#### PROBLEM DETAILS
Reproduce precisely the lines of the listing below, starting with the line that contains "Model this object" and stopping after the line that contains "CHAMFER_HEIGHT = 0.00105"; include nothing else.

#### RECORDS FOR THE TASK
• • • • •

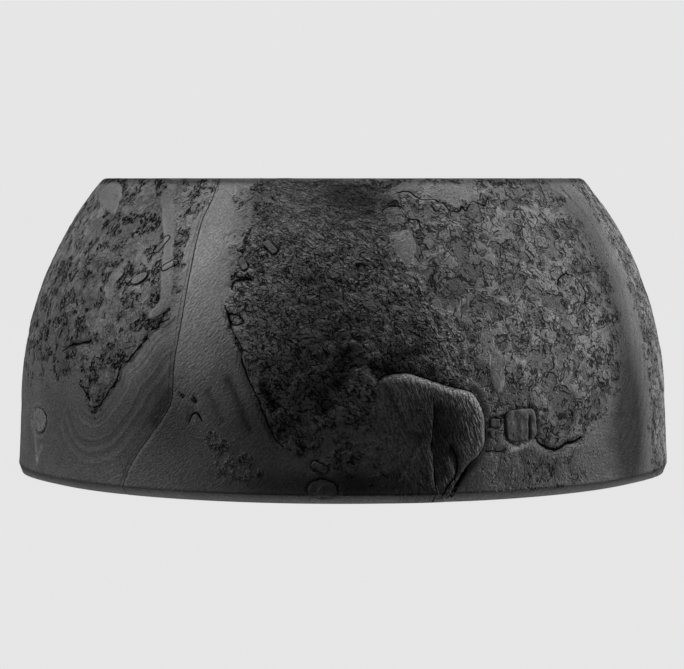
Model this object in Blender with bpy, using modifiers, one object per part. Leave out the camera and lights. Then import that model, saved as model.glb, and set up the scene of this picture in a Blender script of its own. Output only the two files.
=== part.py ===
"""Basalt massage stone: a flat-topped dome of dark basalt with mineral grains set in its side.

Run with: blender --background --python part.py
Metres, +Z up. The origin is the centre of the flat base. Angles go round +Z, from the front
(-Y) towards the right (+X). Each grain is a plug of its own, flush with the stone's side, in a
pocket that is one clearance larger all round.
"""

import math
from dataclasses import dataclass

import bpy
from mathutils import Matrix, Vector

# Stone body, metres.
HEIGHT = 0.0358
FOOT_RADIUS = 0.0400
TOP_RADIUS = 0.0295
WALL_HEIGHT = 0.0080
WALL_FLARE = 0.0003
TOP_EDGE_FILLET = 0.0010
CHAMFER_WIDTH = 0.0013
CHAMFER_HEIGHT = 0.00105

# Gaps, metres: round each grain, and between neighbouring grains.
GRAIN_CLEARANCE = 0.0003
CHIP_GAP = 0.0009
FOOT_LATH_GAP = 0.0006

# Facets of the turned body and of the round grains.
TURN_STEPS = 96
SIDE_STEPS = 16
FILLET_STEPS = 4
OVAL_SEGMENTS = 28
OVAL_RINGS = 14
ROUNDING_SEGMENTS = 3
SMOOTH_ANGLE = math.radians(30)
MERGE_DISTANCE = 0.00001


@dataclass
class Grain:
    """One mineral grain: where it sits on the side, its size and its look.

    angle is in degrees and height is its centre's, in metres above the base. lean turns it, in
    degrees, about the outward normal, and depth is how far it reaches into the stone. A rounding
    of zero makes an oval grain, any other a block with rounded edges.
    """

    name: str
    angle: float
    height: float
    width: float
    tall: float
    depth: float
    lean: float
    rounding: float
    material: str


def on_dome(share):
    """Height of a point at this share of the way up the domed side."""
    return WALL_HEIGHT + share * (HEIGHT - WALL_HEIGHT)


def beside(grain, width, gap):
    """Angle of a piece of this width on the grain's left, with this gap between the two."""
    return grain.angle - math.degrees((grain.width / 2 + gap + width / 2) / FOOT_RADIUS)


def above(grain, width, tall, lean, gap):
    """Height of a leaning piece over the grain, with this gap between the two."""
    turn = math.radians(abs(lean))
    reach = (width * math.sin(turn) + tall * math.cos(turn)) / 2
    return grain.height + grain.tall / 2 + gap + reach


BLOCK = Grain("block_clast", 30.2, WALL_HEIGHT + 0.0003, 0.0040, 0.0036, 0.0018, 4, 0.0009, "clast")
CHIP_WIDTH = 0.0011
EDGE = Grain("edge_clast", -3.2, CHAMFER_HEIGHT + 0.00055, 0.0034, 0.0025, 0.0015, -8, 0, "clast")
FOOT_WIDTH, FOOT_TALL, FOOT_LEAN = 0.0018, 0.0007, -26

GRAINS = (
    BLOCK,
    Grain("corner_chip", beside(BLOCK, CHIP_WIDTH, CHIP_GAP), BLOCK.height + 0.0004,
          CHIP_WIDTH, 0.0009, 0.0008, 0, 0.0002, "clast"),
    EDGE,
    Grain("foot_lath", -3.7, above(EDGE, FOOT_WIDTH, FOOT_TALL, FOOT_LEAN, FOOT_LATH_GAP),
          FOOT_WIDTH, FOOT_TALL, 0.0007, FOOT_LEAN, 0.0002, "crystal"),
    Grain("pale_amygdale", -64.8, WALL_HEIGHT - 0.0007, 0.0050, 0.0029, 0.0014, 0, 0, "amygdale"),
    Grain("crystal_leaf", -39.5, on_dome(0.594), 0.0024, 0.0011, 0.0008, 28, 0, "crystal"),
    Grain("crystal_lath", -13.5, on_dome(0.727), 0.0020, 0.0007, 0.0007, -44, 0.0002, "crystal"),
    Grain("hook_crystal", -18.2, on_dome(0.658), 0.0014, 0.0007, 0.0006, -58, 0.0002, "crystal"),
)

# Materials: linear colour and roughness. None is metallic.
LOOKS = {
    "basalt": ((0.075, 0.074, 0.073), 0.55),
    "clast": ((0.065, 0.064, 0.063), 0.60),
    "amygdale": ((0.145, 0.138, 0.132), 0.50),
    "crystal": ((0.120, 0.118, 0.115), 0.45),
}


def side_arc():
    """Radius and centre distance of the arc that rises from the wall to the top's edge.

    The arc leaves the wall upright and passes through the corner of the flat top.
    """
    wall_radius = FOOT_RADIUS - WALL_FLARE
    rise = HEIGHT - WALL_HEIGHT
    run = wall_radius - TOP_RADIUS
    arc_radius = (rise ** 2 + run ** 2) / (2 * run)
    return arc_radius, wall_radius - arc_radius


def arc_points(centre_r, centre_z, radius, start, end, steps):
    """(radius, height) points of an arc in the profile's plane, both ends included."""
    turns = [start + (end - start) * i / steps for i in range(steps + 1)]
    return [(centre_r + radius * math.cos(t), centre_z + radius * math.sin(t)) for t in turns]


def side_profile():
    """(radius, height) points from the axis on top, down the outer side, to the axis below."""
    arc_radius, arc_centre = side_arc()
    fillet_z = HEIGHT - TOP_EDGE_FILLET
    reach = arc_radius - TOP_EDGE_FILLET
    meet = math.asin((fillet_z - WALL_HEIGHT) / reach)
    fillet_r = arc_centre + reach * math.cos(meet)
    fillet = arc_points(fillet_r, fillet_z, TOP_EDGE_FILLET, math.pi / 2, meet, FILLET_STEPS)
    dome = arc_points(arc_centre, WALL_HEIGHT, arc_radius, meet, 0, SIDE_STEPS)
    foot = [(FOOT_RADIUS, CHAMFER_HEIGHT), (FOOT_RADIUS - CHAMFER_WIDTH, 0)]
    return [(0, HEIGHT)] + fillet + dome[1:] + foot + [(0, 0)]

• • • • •

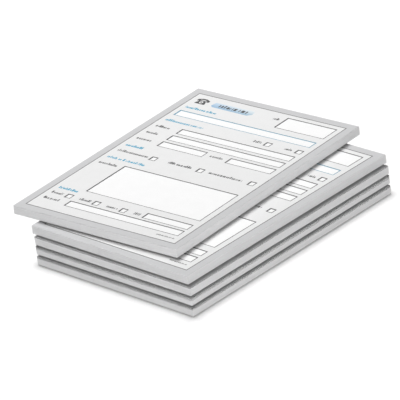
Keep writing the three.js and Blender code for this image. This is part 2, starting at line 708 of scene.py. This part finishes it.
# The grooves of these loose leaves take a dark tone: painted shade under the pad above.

• • • • •

#### RESPONSE FOR THIS EXERCISE
Model this object in Blender with bpy, using modifiers, one object per part. Leave out the camera and lights. Then import that model, saved as model.glb, and set up the scene of this picture in a Blender script of its own. Output only the two files.
=== part.py ===
"""Basalt massage stone: a flat-topped dome of dark basalt with mineral grains set in its side.

Run with: blender --background --python part.py
Metres, +Z up. The origin is the centre of the flat base. Angles go round +Z, from the front
(-Y) towards the right (+X). Each grain is a plug of its own, flush with the stone's side, in a
pocket that is one clearance larger all round.
"""

import math
from dataclasses import dataclass

import bpy
from mathutils import Matrix, Vector

# Stone body, metres.
HEIGHT = 0.0358
FOOT_RADIUS = 0.0400
TOP_RADIUS = 0.0295
WALL_HEIGHT = 0.0080
WALL_FLARE = 0.0003
TOP_EDGE_FILLET = 0.0010
CHAMFER_WIDTH = 0.0013
CHAMFER_HEIGHT = 0.00105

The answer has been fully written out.